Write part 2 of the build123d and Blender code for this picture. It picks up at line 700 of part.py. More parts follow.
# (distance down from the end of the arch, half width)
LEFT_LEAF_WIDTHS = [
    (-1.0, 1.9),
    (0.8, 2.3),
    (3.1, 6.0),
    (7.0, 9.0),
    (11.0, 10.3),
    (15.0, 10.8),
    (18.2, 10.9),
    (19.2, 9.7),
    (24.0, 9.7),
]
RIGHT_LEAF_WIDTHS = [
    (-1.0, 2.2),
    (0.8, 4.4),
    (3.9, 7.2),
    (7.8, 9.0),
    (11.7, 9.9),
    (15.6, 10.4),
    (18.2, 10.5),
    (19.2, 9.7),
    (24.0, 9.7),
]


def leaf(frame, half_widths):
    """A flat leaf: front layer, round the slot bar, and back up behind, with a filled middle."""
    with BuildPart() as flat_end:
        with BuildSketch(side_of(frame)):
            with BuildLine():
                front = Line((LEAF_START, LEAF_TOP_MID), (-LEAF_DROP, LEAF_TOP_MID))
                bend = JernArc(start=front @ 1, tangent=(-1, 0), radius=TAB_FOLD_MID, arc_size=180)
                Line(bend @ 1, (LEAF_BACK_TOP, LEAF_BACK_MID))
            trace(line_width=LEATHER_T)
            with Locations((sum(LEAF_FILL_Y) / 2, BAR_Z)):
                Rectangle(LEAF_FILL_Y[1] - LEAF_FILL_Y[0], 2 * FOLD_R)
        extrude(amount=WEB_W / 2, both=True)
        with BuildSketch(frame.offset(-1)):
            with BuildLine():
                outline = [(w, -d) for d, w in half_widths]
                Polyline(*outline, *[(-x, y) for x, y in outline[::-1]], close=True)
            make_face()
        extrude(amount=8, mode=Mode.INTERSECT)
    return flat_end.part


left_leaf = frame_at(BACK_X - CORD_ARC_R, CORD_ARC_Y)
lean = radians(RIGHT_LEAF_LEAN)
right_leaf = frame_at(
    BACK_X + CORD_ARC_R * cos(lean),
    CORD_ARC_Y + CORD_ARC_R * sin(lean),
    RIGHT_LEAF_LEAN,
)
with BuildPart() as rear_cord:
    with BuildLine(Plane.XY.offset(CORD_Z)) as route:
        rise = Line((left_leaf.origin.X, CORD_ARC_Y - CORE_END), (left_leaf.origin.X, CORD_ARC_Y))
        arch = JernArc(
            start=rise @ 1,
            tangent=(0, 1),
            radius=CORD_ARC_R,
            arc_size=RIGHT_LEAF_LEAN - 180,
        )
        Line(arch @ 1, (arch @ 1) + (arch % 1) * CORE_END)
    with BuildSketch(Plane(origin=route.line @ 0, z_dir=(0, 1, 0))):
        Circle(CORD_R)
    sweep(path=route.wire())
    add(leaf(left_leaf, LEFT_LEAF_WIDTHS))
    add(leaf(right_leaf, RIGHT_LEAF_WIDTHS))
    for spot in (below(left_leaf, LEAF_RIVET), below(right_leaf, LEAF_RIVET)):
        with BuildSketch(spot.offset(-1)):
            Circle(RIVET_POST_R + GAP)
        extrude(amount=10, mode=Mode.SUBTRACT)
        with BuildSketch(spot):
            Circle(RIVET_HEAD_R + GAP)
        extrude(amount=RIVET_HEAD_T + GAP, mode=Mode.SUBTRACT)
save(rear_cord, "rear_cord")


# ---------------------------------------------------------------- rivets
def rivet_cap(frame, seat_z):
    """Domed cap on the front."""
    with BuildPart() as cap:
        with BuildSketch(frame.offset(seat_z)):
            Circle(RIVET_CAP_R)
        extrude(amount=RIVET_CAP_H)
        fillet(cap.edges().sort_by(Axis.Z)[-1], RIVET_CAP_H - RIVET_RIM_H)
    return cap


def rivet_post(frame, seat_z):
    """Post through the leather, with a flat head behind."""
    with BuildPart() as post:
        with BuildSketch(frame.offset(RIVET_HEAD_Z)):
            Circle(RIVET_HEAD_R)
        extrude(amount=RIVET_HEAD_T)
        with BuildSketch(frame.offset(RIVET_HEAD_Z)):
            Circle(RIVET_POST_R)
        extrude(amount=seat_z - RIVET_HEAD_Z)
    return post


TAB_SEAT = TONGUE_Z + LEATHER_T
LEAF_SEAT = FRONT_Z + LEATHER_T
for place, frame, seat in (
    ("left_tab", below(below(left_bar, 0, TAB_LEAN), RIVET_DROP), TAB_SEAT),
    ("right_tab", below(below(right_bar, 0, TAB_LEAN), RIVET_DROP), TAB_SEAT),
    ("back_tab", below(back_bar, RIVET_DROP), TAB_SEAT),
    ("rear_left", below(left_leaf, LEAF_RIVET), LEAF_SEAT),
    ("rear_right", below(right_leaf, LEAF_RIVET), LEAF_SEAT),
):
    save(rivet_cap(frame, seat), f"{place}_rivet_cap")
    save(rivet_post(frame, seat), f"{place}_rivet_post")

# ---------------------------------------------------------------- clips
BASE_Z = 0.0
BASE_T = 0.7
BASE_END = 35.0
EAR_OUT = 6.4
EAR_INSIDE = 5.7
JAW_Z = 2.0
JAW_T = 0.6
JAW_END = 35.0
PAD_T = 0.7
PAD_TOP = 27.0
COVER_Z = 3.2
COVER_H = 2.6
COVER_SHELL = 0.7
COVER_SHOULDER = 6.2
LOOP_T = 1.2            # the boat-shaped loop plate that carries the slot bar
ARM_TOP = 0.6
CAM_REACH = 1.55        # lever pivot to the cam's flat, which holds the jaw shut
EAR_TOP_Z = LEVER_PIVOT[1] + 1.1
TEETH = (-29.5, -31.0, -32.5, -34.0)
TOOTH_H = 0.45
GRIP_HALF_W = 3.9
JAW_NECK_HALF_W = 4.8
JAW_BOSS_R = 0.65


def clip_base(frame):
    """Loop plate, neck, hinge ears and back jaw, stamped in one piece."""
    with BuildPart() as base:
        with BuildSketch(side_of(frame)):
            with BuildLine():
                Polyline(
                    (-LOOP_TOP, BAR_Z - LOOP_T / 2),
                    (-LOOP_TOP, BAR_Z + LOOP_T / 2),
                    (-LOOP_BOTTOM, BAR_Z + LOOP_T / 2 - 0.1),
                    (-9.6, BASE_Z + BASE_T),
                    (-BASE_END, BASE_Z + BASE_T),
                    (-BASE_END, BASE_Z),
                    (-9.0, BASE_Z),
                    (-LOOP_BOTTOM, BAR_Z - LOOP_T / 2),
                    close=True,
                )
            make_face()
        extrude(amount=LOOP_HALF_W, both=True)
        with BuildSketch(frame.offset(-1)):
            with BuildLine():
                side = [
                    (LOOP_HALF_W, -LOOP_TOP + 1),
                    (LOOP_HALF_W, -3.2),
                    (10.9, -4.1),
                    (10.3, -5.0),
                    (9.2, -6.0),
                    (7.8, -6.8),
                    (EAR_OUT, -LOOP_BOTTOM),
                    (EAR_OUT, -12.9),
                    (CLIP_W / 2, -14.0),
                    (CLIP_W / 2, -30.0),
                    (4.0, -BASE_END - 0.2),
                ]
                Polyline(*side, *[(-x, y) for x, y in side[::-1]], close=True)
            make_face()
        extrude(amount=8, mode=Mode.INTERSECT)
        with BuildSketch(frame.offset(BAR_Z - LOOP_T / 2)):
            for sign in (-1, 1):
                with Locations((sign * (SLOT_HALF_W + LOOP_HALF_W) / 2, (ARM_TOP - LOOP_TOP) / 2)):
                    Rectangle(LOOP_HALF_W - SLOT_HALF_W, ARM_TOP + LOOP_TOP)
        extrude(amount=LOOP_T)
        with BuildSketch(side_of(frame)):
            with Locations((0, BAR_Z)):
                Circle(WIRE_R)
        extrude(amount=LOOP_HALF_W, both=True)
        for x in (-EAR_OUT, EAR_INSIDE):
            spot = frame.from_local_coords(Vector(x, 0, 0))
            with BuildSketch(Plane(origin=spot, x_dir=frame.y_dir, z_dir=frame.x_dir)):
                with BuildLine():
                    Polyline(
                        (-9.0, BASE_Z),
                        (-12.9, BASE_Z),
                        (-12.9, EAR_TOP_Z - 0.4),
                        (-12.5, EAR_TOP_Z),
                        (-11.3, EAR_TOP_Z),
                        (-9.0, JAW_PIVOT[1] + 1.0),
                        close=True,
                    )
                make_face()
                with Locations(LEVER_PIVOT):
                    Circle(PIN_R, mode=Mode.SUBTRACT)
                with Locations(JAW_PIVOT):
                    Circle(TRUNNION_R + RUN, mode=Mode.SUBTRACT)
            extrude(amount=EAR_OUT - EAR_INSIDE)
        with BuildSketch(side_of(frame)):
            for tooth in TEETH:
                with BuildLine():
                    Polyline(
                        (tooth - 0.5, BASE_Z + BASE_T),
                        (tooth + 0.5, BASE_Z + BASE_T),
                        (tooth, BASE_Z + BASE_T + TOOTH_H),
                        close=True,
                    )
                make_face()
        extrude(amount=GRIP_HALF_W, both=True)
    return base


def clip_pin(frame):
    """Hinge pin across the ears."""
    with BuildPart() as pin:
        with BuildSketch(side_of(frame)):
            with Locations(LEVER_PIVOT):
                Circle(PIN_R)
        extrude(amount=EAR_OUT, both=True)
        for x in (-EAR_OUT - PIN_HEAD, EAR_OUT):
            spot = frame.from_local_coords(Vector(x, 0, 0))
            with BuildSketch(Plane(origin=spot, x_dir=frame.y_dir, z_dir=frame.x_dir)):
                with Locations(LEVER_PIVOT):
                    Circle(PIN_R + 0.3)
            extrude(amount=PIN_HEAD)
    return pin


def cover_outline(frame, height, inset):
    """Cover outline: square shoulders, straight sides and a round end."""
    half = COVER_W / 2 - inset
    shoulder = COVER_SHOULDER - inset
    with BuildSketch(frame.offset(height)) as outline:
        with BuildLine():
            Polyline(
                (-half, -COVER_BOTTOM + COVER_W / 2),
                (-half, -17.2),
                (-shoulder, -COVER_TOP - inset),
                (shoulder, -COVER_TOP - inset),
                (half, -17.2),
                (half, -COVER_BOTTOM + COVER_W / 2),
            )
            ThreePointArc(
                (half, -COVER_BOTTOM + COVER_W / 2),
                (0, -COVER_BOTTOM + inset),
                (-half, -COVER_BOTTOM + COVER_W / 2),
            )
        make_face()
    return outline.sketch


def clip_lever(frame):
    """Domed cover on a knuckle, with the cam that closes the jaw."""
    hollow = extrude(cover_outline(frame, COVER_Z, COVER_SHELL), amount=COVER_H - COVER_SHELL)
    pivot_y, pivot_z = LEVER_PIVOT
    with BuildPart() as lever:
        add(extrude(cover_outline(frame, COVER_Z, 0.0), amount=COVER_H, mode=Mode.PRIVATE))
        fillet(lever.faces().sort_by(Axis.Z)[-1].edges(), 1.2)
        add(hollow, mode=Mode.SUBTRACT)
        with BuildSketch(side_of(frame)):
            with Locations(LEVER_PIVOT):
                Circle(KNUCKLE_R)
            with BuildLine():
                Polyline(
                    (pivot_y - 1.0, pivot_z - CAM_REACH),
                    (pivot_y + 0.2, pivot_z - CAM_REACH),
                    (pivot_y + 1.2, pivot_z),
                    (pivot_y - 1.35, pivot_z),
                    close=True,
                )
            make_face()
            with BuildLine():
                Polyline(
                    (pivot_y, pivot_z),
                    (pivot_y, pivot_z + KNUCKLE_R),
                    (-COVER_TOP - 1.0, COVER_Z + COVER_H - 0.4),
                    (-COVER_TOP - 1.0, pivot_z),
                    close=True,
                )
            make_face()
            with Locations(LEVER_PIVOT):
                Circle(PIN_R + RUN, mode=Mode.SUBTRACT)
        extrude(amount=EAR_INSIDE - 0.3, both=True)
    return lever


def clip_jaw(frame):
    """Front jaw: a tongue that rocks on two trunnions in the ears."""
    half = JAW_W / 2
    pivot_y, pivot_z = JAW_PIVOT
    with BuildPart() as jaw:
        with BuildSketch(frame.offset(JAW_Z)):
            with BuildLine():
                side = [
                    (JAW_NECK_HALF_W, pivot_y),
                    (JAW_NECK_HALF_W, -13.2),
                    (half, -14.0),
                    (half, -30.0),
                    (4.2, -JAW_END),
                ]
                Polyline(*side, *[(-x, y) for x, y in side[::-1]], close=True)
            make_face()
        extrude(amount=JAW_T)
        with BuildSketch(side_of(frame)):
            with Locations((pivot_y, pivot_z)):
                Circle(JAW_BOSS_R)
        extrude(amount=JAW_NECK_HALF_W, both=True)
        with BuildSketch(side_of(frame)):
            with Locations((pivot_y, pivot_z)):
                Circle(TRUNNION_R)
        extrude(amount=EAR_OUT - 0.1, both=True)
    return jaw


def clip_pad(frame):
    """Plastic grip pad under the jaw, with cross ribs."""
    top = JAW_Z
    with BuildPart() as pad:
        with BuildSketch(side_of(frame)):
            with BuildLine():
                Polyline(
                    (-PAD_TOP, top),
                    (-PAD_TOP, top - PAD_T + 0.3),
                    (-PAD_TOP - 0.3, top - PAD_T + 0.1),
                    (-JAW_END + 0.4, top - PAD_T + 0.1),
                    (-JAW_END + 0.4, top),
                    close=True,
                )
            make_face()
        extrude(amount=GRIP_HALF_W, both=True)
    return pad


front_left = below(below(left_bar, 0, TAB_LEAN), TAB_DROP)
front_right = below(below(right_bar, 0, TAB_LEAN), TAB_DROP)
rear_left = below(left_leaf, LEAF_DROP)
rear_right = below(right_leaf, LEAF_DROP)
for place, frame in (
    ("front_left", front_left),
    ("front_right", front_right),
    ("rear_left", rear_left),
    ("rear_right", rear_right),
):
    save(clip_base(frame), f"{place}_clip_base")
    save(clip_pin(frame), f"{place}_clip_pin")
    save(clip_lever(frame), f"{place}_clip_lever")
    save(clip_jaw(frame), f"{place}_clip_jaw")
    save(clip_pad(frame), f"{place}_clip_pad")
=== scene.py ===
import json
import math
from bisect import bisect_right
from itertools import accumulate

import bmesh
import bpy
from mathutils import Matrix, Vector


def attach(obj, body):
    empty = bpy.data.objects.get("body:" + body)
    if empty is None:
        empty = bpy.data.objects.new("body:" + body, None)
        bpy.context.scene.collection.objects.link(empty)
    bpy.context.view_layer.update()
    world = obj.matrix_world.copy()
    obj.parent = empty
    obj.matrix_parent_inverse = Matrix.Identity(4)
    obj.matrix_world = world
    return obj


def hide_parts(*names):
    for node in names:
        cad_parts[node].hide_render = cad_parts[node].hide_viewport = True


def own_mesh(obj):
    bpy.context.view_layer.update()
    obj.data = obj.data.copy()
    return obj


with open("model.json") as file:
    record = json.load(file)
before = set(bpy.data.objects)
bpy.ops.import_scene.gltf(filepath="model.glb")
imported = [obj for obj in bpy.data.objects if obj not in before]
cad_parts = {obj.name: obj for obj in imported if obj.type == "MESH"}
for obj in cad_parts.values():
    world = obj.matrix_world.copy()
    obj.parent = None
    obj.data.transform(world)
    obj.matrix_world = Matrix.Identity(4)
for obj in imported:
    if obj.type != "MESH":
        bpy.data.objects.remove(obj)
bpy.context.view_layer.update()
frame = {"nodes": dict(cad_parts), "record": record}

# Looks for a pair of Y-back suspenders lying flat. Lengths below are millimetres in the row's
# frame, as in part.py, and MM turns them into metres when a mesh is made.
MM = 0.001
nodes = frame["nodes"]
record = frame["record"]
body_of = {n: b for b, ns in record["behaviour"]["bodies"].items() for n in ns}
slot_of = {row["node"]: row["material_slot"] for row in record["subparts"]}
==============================
**Requirements**
Write out exactly the lines running from the line containing "front_left = below(below(left_bar, 0, TAB_LEAN), TAB_DROP)" to the line containing "for node in", with both of those lines included.

**Expected output**
front_left = below(below(left_bar, 0, TAB_LEAN), TAB_DROP)
front_right = below(below(right_bar, 0, TAB_LEAN), TAB_DROP)
rear_left = below(left_leaf, LEAF_DROP)
rear_right = below(right_leaf, LEAF_DROP)
for place, frame in (
    ("front_left", front_left),
    ("front_right", front_right),
    ("rear_left", rear_left),
    ("rear_right", rear_right),
):
    save(clip_base(frame), f"{place}_clip_base")
    save(clip_pin(frame), f"{place}_clip_pin")
    save(clip_lever(frame), f"{place}_clip_lever")
    save(clip_jaw(frame), f"{place}_clip_jaw")
    save(clip_pad(frame), f"{place}_clip_pad")
=== scene.py ===
import json
import math
from bisect import bisect_right
from itertools import accumulate

import bmesh
import bpy
from mathutils import Matrix, Vector


def attach(obj, body):
    empty = bpy.data.objects.get("body:" + body)
    if empty is None:
        empty = bpy.data.objects.new("body:" + body, None)
        bpy.context.scene.collection.objects.link(empty)
    bpy.context.view_layer.update()
    world = obj.matrix_world.copy()
    obj.parent = empty
    obj.matrix_parent_inverse = Matrix.Identity(4)
    obj.matrix_world = world
    return obj


def hide_parts(*names):
    for node in names:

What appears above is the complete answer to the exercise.